Wir packten unsere Sachen für die morgige Wanderung und gingen zum Supermarkt. Einem dieser fensterlosen, überdimensionierten, gesichtslosen Supermärkte, die alles verkaufen. Nur nicht Ehrlichkeit. Aber wenn man auf sein Geld achten muss, stellen sich solche Fragen nicht. In einem kleinen Supermarkt in einer Seitenstraße wurde uns doch noch warm: Bei offenem Kaminfeuer und argentinische Folklore, die aus den Boxen dröhnte und zu der die Kassiererin – die noch handschriftlich Buch führte – ihre Hüften bewegte, schlenderten wir zwischen Regalen, deren Produkten keine bunt-leuchtenden verheißungsvollen Aufkleber brauchten, um zum Kauf zu überreden.
Im Hostel kochten wir, in einer Küche, die im Grunde dem Wohnzimmer glich: Über allem Geschirr und Besteck lag ein Fettfilm. In ranziger Butter stockten Stubenfliegen. Die Schwämme rochen. Die Dunstabzugshaube hing schief, dem Gasofen fehlten Knöpfe. Streichhölzer lagen herum. Der Müll hing in tropfenden Plastiktüten an der Türklinge, oder zusammengeschoben auf der Anrichte. Und überall Krümmel, vertrocknete Wurstschalen, Obstkerne, verstreute Gewürze. Durchs Fenster pfiff der Wind.

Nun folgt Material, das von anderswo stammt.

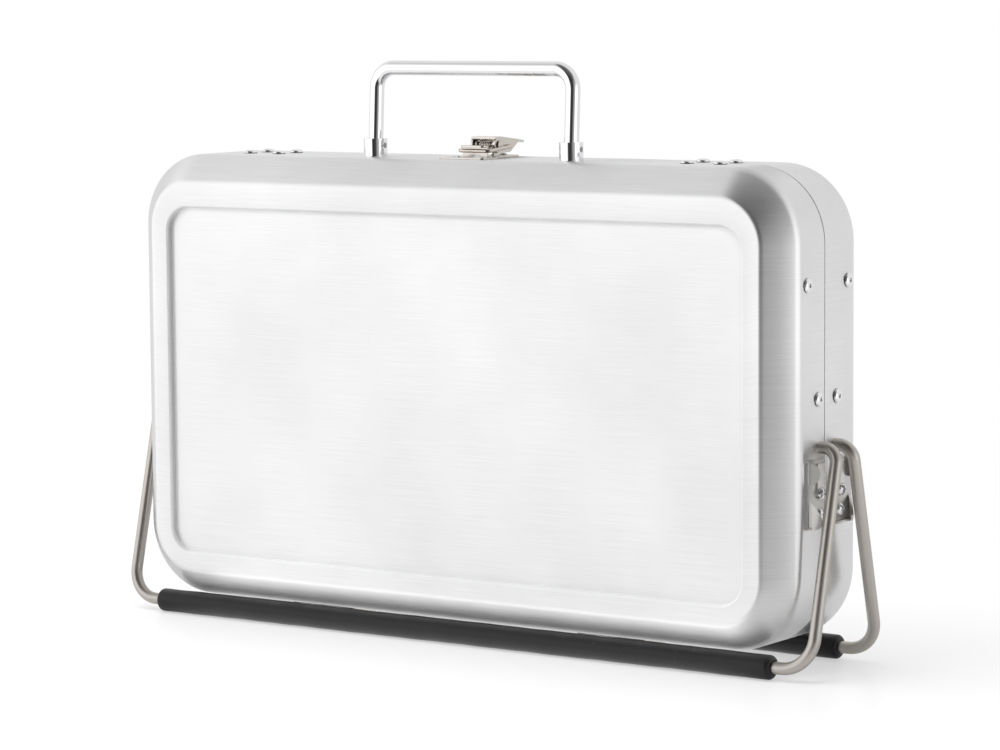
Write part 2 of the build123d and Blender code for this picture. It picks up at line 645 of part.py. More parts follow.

Und wenn man dann das Bild betrachtete, das im Flur an der Treppe hing, welches vom Licht längst ausgeblichen war, obwohl in diesen Bereich nur wenig Licht drang, so konnte man melancholisch werden: Auf der Photographie saß eine über beide Ohren strahlende Braut, ganz in weiß und auf dem Schoß hielt sie einen Strauß Blumen. Und rechts von ihr stand ein hochgewachsener blasser Mann, mit langer Nase und nach hinten gekämmtem schwarzen Haar. Seine Hand lag auf ihrer Schulter, und machte sie so noch schmächtiger. Sein Anzug saß schlecht und er wirkte traurig. Seine Physiognomie hatte etwas Brutales. Vielleicht war er auch einfach nur verkrampft. Oder betrunken. Und wenn dann Melinda einmal mir zulächelte, und ganz ungeniert ihre Zahnlücke zeigte, so erkannte man die selben Augen, die auch auf der Photographie zu erkennen waren. Was beide damals dachten? Und was beide heute wohl denken, wenn sie an der Bushaltestelle auf Touristen wartet, und er – von dem man nicht weiß, ob er ihr Ehemann ist, denn in dieser Beziehung fehlt etwas, dass junge Menschen gemeinhin mit Beziehung assoziieren – alleine am späten Abend noch, DVDs aus einem Schuhkarton kramt und dann vor dem großen Plasma-Fernseher zu argentinischen Liebesliedern, stehend und lächelnd, schunkelt? Und was sie über den jungen Mann dachten, der eines abends stockbesoffen zurückkam, auf dem Boden krabbelte und brabbelte und immerzu lachte, dass er auch mich aufweckte, dann die Treppe hinunterfiel und zum großen Finale die Toilette vollkotzte?